Granted that the redesigns came online late in the year, however, financial reports by the Tribune Co. are showing declines in circulation, with the Chicago Tribune cited as among the decline leaders in revenue. Let’s review a few things we do know about the circulation in Chicago. First, it occurred despite the newspaper being able to follow the Barack Obama campaign and the post-season campaigns of the Chicago White Sox and the Chicago Cubs. Second, it occurred despite the newspaper adding the delivery of the Sun-Times Media Group to its portfolio in mid-2007. And third, it occurred despite the leadership of the current publisher, Tony Hunter. Hunter was then in charge of circulation.

The redesigns themselves are the child of the industry’s leading illuminary, Lee Abrams. “In his latest incarnation as newspaper savior, Abrams, 55, says his aim is to convert occasional and Sunday readers into regulars.
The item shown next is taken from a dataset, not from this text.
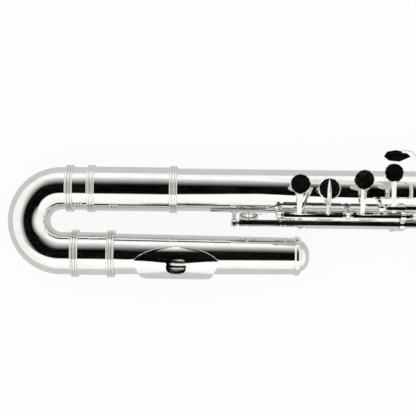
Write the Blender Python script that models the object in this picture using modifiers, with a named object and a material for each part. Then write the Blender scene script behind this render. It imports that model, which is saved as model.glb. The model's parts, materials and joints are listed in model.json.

While each makeover is distinct, Abrams' tastes have been influential,” according to the Conde Nast Portfolio piece by Julia M. Klein.

“I thought we really had to work on reclaiming things that newspapers had traditionally owned,” from investigative reporting to election and crime coverage, the piece quotes Abrams. Then it notes, “even as he extols such labor-intensive endeavors, though, Tribune has continued reducing its payroll—shedding 75 newsroom jobs in the most recent cutbacks at the Los Angeles Times and leaving the editorial staff about half its size in 2001.”

You call him a savior; I’ll call him an illuminary.